You only need to cache non-dynamic shapes that are deemed complex based on some heuristic (like the curvy-self intersecting shape in your example above).
If my numbers above are accurate, then not using MSAA will save ~60MB. So for the same memory consumption you could cache ~30 full-screen (1080p) A8 surfaces. Most shapes aren’t going to be full screen so you can atlas them. That’s works out to nearly 900 cached complex shapes if we assume an average size of 256x256 (bigger than your complex shape above).
I don’t have numbers on the statistics for the expected #/size of complex shapes on webpages but the break even point seems pretty reasonable if I haven’t made a mistake in my calculations.
Another benifit is that it’s more pay-for-play compared to MSAA which always uses the memory AFAIK.
@Brandon:
I’ll ask the guys at NVidia about MSAA next time I talk to them. As far as I know MSAA is a very broad term and encompasses a whole bunch of antialiasing techniques that aren’t simple full scene AA. I don’t think there’s a ‘this is how MSAA’ works definition. I believe, and again, I might be wrong, that for a general case in the desktop GPU there is significantly increased memory usage for the framebuffer, but I don’t know at what point the sampling occurs and what tricks might be applied to reduce that (I’m sure these guys are full of tricks).

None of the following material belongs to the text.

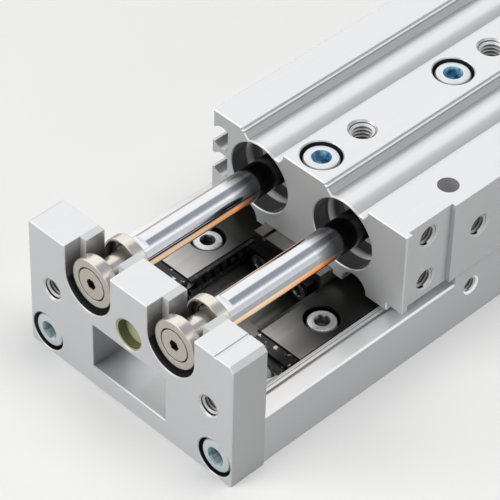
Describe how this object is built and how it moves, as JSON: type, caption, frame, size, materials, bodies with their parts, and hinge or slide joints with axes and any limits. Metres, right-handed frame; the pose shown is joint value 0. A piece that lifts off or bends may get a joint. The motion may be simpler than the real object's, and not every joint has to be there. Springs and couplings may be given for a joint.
{
  "type": "slide table cylinder",
  "caption": "Twin-rod pneumatic slide table: an extruded cylinder body over a ball-guided table with an end plate, table run out.",
  "frame": {"origin": "under the middle of the whole length, on the table's mounting face, table run out", "axes": "+Y from the end plate to the cylinder's rear, along the stroke; +Z from the table's mounting face to the cylinder's top; +X across"},
  "size_m": [0.064, 0.1562, 0.0395],
  "materials": {
    "anodised_aluminium": "satin clear anodised extrusion and plate",
    "machined_aluminium": "machined",
    "black_anodised": "black anodised",
    "ground_steel": "ground bearing steel",
    "chromed_steel": "hard chromed and polished",
    "nickel_plated_steel": "turned and nickel plated",
    "zinc_plated_steel": "bright zinc plated",
    "bright_steel_screws": "bright steel",
    "spring_steel": "phosphated spring steel",
    "black_resin": "moulded acetal",
    "nitrile_rubber": "moulded rubber",
    "olive_urethane": "translucent cast urethane",
    "magnet": "sintered ring magnet"
  },
  "bodies": {
    "cylinder": {"cylinder_body": "anodised_aluminium", "guide_rail": "ground_steel", "rail_stop_plate": "ground_steel", "rail_screws": "zinc_plated_steel", "rail_stop_screws": "bright_steel_screws", "rod_cover_left": "black_anodised", "rod_seal_left": "nitrile_rubber", "head_cap_left": "machined_aluminium", "front_retaining_ring_left": "spring_steel", "rear_retaining_ring_left": "spring_steel", "rod_cover_right": "black_anodised", "rod_seal_right": "nitrile_rubber", "head_cap_right": "machined_aluminium", "front_retaining_ring_right": "spring_steel", "rear_retaining_ring_right": "spring_steel", "rod_cover_o_rings": "nitrile_rubber", "head_cap_o_rings": "nitrile_rubber"},
    "table": {"slide_table": "anodised_aluminium", "end_plate": "anodised_aluminium", "end_plate_screws": "zinc_plated_steel", "end_bumper": "olive_urethane", "guide_block": "ground_steel", "guide_block_screws": "bright_steel_screws", "bearing_balls": "ground_steel", "ball_retainer_left": "black_resin", "ball_retainer_right": "black_resin", "end_cap_front": "black_resin", "end_cap_rear": "black_resin", "scraper_front": "black_resin", "scraper_rear": "black_resin", "end_cap_screws": "bright_steel_screws", "floating_bush_left": "nickel_plated_steel", "bush_screw_left": "nickel_plated_steel", "rod_collar_left": "nickel_plated_steel", "piston_rod_left": "chromed_steel", "piston_left": "machined_aluminium", "piston_seal_left": "nitrile_rubber", "piston_magnet_left": "magnet", "wear_ring_left": "black_resin", "piston_bumpers_left": "olive_urethane", "floating_bush_right": "nickel_plated_steel", "bush_screw_right": "nickel_plated_steel", "rod_collar_right": "nickel_plated_steel", "piston_rod_right": "chromed_steel", "piston_right": "machined_aluminium", "piston_seal_right": "nitrile_rubber", "piston_magnet_right": "magnet", "wear_ring_right": "black_resin", "piston_bumpers_right": "olive_urethane"}
  },
  "joints": [
    {"name": "table_slide", "type": "slide", "parent": "cylinder", "child": "table", "axis": [0, 1, 0], "range_m": [0, 0.04]}
  ]
}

The A8 technique has another issue though, which is I’m not sure how correct the antialiasing is under things like rotations and such. The sample in the SDK looks relatively poor quality under a rotation at the primitive edges (easily good enough for a game, not so much for a webbrowser).

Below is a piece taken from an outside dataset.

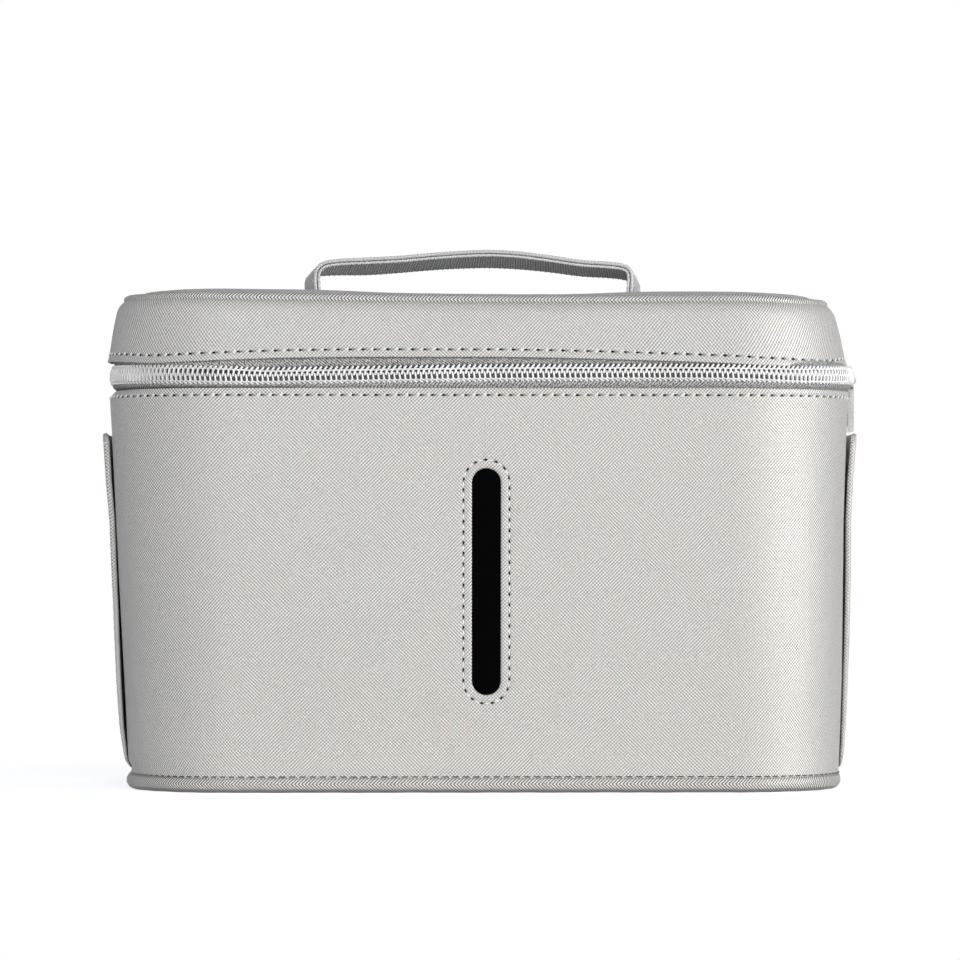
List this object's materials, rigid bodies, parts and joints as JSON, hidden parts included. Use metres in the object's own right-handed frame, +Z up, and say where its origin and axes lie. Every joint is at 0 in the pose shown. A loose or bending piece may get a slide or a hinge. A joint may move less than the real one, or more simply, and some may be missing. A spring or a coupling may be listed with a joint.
{
  "type": "uv sterilization case",
  "caption": "Zip-round leatherette carrying case whose hinged lid holds an ultraviolet lamp tray, with a smoked front window, side pockets and a top handle.",
  "frame": {"origin": "centre of the flat base face", "axes": "+Z up through the lid, front window faces -Y, hinge at +Y, zip sliders on the +X side"},
  "size_m": [0.2753, 0.1774, 0.1961],
  "materials": {
    "leatherette": "metallic champagne grey crosshatch leatherette",
    "leatherette_piping": "leatherette piping",
    "foam_board": "closed-cell foam board",
    "silver_lining": "silvered reflective lining",
    "grey_board": "pressed grey board",
    "smoked_acrylic": "glossy smoked acrylic",
    "magnet_steel": "nickel plated magnet",
    "zip_tape": "grey woven zip tape",
    "zip_coil": "silver metallised coil",
    "nickel": "polished nickel",
    "crown_foam": "soft foam",
    "grosgrain": "ribbed grosgrain",
    "zinc_steel": "zinc plated",
    "white_plastic": "satin white",
    "circuit_board": "white solder mask",
    "lamp_chip": "lamp package with lens",
    "battery_wrap": "shrink wrap",
    "ribbon": "flat cable",
    "black_plastic": "black moulding",
    "grey_plastic": "satin grey moulding",
    "light_pipe": "frosted light pipe"
  },
  "bodies": {
    "case_body": {"body_skin": "leatherette", "body_stiffener": "foam_board", "body_liner": "silver_lining", "base_board": "grey_board", "base_skin": "leatherette", "base_piping": "leatherette_piping", "window_lens": "smoked_acrylic", "lid_magnet": "magnet_steel", "side_pocket_left": "leatherette", "side_pocket_right": "leatherette", "zip_tape_lower": "zip_tape", "zip_coil_lower": "zip_coil", "zip_end_stops": "nickel", "hinge_tape": "leatherette"},
    "lid": {"zip_tape_upper": "zip_tape", "zip_coil_upper": "zip_coil", "lid_band_skin": "leatherette", "lid_band_board": "foam_board", "lid_piping": "leatherette_piping", "lid_top_skin": "leatherette", "lid_top_foam": "crown_foam", "lid_top_board": "grey_board", "handle_strap": "leatherette", "handle_webbing": "grosgrain", "handle_anchor_plates": "zinc_steel", "handle_rivets": "zinc_steel", "lamp_tray": "white_plastic", "tray_screws": "zinc_steel", "led_board": "circuit_board", "led_board_screws": "zinc_steel", "uv_leds": "lamp_chip", "battery_pad": "crown_foam", "battery_pack": "battery_wrap", "ribbon_cable": "ribbon", "lid_lining": "silver_lining", "reed_switch": "black_plastic", "control_plate": "grey_plastic", "switch_housing": "black_plastic", "status_light": "light_pipe", "charge_socket": "nickel", "control_board": "circuit_board", "board_screws": "zinc_steel"},
    "button": {"power_button": "white_plastic", "switch_plunger": "black_plastic"},
    "slider_front": {"zip_slider_front": "nickel"},
    "puller_front": {"zip_puller_front": "nickel"},
    "slider_rear": {"zip_slider_rear": "nickel"},
    "puller_rear": {"zip_puller_rear": "nickel"}
  },
  "joints": [
    {"name": "lid_hinge", "type": "hinge", "parent": "case_body", "child": "lid", "pos_m": [0, 0.08885, 0.1484], "axis": [-1, 0, 0], "range_deg": [0, 105], "deforming": ["hinge_tape"]},
    {"name": "slider_front_slide", "type": "slide", "parent": "case_body", "child": "slider_front", "axis": [0, -1, 0], "range_m": [0, 0.038]},
    {"name": "slider_rear_slide", "type": "slide", "parent": "case_body", "child": "slider_rear", "axis": [0, 1, 0], "range_m": [0, 0.02]},
    {"name": "puller_front_swing", "type": "hinge", "parent": "slider_front", "child": "puller_front", "pos_m": [0.13715, 0.003, 0.1484], "axis": [0, -1, 0], "range_deg": [0, 165]},
    {"name": "puller_rear_swing", "type": "hinge", "parent": "slider_rear", "child": "puller_rear", "pos_m": [0.13715, 0.017, 0.1484], "axis": [0, -1, 0], "range_deg": [0, 165]},
    {"name": "power_button_press", "type": "slide", "parent": "lid", "child": "button", "axis": [0, -0.9801, -0.1988], "range_m": [0, 0.0005], "stiffness_N_per_m": 400}
  ]
}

The other concern is that with MSAA, the additional memory usage is constant, whereas with A8 surface caching we’ll need some forms of heuristic. We can’t have a certain SVG certainly take 600 MB of VRAM since the guy who rote them decided to do 200 fullscreen paths with some nasty beziers. It’s a fairly complicated problem but the first thing that would have to be looked into is correctness and quality. Correctness is for us more important than performance in the general case.